At nearly 72-years-old, Ginny MacColl says she has gained more benefits than just sheer strength.
“It’s amazing, that after 2 years with a personal trainer, I went to do the bone density scan. And I was eager to see if lifting weights would make a difference, and it did.”
“I reversed it to normal, which, I wanted to shout out to the world… ‘women, definitely, you need to start lifting weights’!”
MacColl says it’s all about baby steps, knowing your limits, then pushing your limitations, within reason.
“If you can do a little bit to help yourself get stronger and healthy, then it’s not gonna hurt you, right?” she asked.
“It’s only going to make you getter and healthy and strong.”
And MacColl is all about the strength, having competed herself as a ninja on national tv.
She continues to train and shows no sign of slowing down.
And the world is watching her hard work pay off, almost a decade after she started training.
She’s now featured in the 2024 Ginness Book of World Records, as the oldest female ninja warrior athlete.
“Being in the Guinness Book of World Records is like– the WORLD! It’s amazing!” she grins.
MacColl swims to keep up her cardio strength and competes regularly in swimming events.

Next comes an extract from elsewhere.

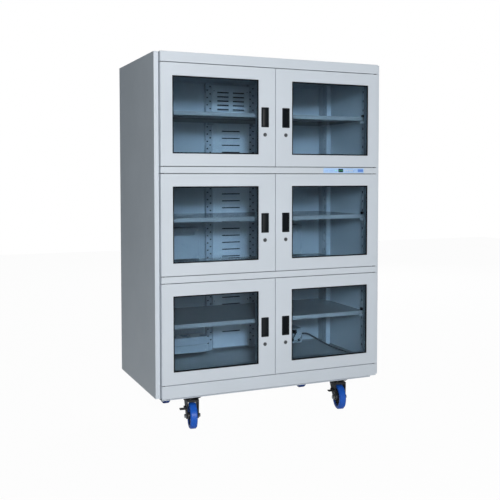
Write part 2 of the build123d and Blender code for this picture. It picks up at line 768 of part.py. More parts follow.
with BuildPart() as caster_plates:
    for x, y, _ in casters.values():
        with BuildSketch(Plane.XY.offset(plate_top)):
            with Locations((x, y)):
                RectangleRounded(plate_w, plate_l, plate_corner_r)
        extrude(amount=-plate_t)
        with BuildSketch(Plane.XY.offset(race_top)):
            with Locations((x, y)):
                with GridLocations(plate_bolt_x, plate_bolt_y, 2, 2):
                    RegularPolygon(bolt_head_d / 2, 6)
        extrude(amount=-bolt_head_h)
        with BuildSketch(Plane.XY.offset(race_top)):
            with Locations((x, y)):
                Circle(race_d / 2)
        extrude(amount=-race_h)
        with BuildSketch(Plane.XY.offset(race_top - race_h)):
            with Locations((x, y)):
                Circle(king_d / 2)
        extrude(amount=-(crown_t + 2 * face_gap))
        with BuildSketch(Plane.XY.offset(crown_foot - face_gap)):
            with Locations((x, y)):
                Circle(king_head_d / 2)
        extrude(amount=-king_head_h)
save(caster_plates.part, "caster_plates")

for place, (x, y, turn) in casters.items():
    ground = swivel_frame(x, y, turn)
    braked = place.startswith("front")
    save(caster_wheel(ground), f"{place}_wheel")
    save(caster_fork(ground, braked), f"{place}_fork")
    if braked:
        save(brake_pedal(ground), f"{place}_pedal")
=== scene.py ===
"""Dresses the desiccator cabinet: trim, seals, fittings, finishes and a studio.

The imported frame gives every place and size, so each new piece is built from
the corners of the part that carries it.  Lengths are metres.
"""

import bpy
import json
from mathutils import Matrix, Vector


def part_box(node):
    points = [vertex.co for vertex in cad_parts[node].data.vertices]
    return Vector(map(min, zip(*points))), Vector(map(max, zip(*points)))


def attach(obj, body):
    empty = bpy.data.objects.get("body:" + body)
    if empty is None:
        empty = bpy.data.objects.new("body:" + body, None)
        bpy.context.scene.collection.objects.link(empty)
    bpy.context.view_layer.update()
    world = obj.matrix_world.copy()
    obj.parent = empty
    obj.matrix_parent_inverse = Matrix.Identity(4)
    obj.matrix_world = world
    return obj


bl_info = {
    "name": "Desiccator Cabinet Dressing",
    "version": (1, 0, 0),
    "blender": (4, 5, 0),
    "location": "View3D > Sidebar > Cabinet",
    "description": "Adds trim, fittings and finishes to a glazed dry storage cabinet",
    "category": "Object",
}

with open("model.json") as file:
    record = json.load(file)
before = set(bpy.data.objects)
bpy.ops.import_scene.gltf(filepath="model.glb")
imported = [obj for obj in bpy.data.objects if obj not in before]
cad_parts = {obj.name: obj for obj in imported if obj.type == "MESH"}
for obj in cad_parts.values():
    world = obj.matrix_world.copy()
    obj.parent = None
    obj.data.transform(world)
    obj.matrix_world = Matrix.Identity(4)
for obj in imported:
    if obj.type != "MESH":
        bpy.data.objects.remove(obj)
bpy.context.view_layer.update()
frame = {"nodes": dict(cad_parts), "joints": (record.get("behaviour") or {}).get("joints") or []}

import json
import math
from collections import namedtuple

import bmesh
import bpy
from bpy.props import FloatProperty, FloatVectorProperty, IntProperty, PointerProperty
from mathutils import Matrix, Vector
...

She also helps train other aspiring athletes, no matter their age.
“You’re never too old, and it’s never too late,” she advises.
“You can do so much more than you think you can, and you need to keep moving so your parts don’t rust. And you can make the impossible: possible, if you have the mental fortitude.”
She’s a nimble ninja, aging with extraordinary strength and grace.
She’s remembering where she started, and realizing, she doesn’t have to stop.
“You know, maybe I could be in the Guinness Book of World records at 80– wouldn’t that be cool?” she laughed.
“I have some ideas of things I want to do now: I want to rope climb, I’d like to do, maybe, tons of pullups.”
“Maybe I could be the oldest person to do 30 pullups!”
She believes fitness, specifically weight training, is important for people of all genders, no matter where they are in their life.
“I think it’s important for all ages,” she explained.
“So that’s why my motto is, Strength is Ageless.”
And she’s proving it, with every world record she tries to set.